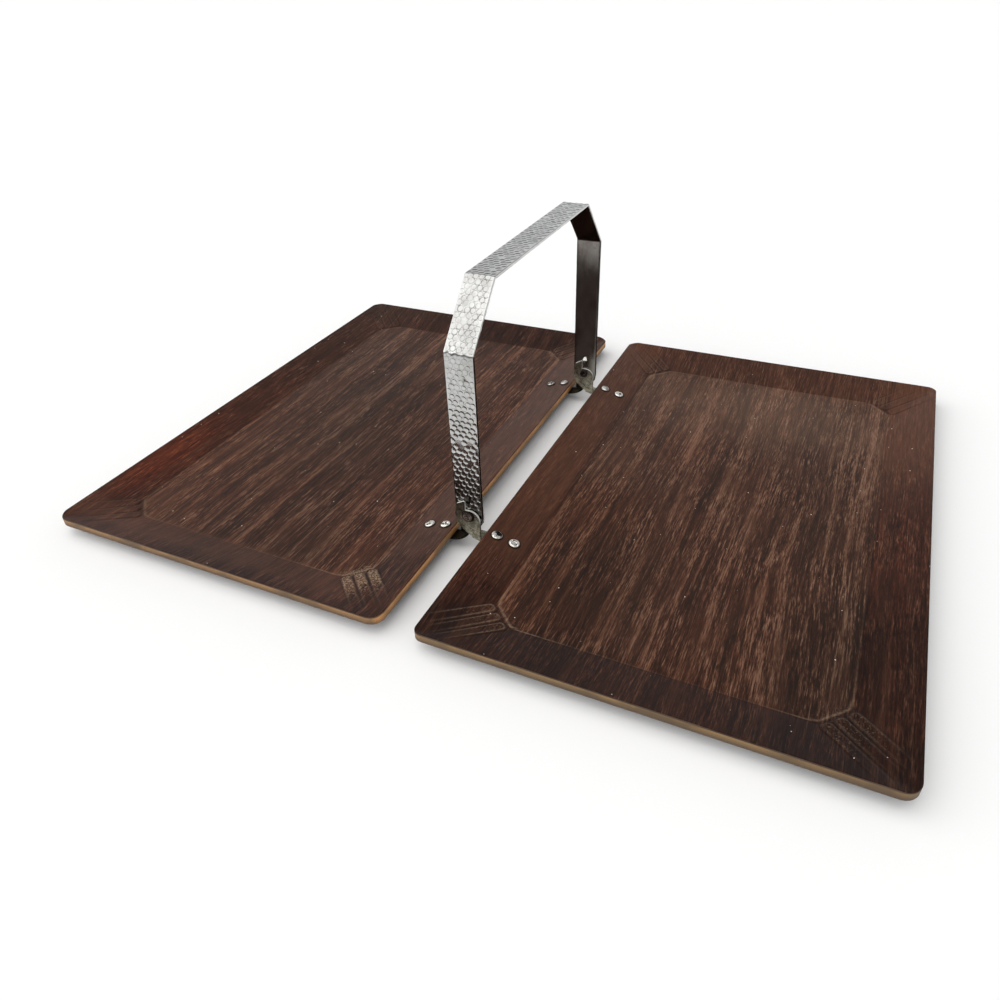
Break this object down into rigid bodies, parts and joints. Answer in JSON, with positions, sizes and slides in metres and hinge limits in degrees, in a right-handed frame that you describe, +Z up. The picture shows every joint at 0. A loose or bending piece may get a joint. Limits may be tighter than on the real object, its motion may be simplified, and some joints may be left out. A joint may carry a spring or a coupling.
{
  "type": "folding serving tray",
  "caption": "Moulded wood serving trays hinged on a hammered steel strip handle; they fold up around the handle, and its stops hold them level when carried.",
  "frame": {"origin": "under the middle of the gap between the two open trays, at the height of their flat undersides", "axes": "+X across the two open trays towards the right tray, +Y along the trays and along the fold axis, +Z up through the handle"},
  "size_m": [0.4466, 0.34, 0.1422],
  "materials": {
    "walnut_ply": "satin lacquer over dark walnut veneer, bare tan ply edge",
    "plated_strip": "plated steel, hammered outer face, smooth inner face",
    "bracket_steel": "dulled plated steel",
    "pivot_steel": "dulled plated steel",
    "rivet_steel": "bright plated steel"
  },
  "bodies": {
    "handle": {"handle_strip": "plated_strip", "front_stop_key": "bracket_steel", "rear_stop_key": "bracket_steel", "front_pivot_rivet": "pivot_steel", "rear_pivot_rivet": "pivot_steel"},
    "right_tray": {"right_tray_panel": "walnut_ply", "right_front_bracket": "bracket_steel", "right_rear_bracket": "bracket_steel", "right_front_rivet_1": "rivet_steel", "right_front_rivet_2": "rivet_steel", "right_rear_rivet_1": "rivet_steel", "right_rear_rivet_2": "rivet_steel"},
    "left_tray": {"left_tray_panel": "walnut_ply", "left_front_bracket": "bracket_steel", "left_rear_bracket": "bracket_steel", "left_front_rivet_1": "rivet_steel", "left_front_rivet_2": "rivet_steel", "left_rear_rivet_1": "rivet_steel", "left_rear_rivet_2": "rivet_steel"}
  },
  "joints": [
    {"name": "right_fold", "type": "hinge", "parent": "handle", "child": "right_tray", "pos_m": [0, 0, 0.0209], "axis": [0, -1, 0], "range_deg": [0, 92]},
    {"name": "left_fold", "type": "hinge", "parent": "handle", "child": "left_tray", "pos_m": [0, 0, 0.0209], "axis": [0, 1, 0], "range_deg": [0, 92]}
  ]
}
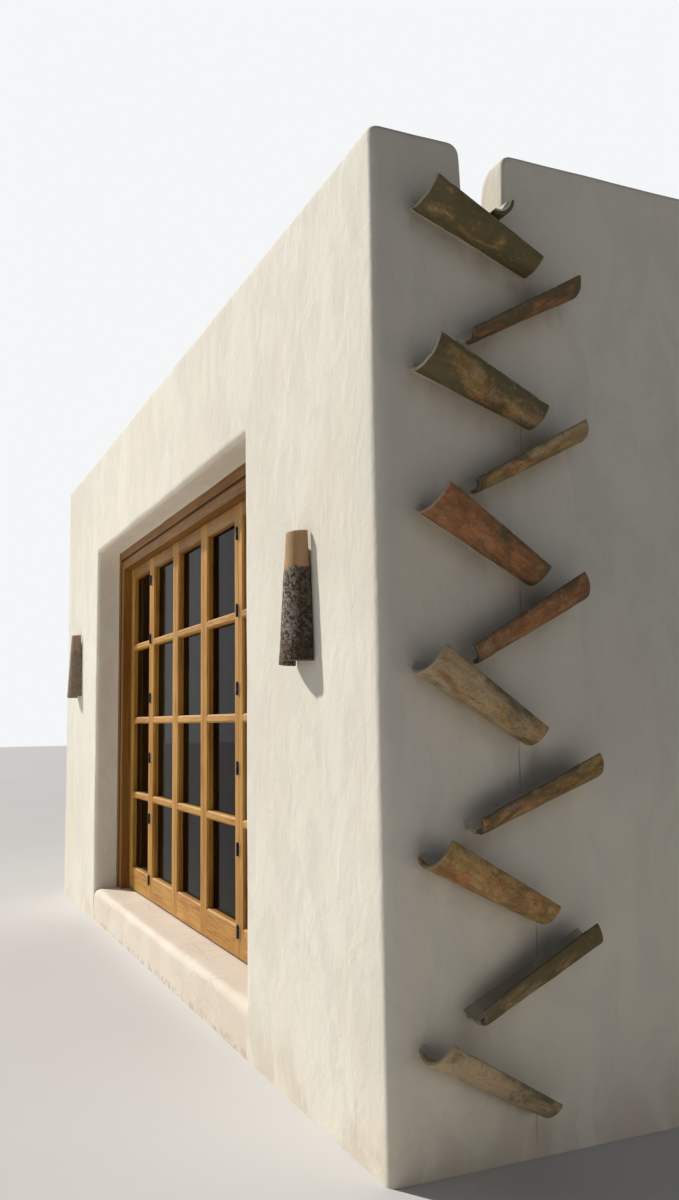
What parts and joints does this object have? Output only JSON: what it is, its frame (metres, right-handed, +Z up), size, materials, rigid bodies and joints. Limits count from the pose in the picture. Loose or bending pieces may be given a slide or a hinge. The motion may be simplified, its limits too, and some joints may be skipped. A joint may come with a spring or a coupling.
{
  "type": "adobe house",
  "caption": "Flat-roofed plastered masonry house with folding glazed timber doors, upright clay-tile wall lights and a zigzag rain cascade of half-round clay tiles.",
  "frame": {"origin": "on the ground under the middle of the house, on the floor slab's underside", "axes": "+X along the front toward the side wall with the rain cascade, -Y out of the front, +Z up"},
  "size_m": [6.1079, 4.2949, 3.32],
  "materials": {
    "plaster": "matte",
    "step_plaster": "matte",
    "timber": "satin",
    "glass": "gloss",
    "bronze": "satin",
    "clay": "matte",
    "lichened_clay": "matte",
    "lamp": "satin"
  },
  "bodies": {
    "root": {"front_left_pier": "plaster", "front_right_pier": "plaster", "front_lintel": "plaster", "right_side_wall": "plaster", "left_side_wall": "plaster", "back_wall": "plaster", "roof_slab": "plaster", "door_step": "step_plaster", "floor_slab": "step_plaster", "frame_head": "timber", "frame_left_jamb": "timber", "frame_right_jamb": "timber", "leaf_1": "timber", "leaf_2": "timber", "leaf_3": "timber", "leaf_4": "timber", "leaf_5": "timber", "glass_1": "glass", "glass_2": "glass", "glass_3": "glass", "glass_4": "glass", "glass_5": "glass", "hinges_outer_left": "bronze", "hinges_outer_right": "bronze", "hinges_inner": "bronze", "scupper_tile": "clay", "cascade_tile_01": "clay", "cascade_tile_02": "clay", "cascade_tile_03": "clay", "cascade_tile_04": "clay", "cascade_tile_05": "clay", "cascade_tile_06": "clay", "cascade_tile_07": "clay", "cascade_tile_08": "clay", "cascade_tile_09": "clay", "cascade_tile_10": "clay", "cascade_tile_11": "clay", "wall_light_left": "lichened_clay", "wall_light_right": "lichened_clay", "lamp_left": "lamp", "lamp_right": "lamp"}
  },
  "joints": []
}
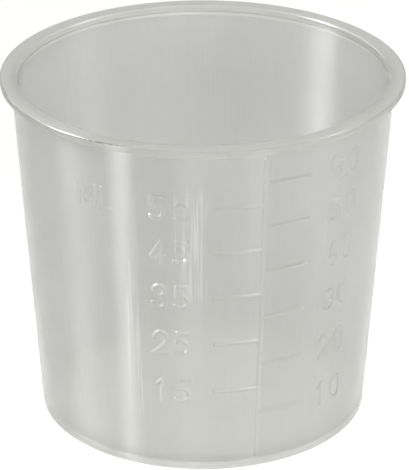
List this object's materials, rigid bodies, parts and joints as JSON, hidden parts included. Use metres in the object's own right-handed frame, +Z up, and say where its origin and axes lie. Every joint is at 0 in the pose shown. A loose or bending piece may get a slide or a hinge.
──────────────────────────────
Examine the records and report how many lines contain the string "with". Only the number should be given.

4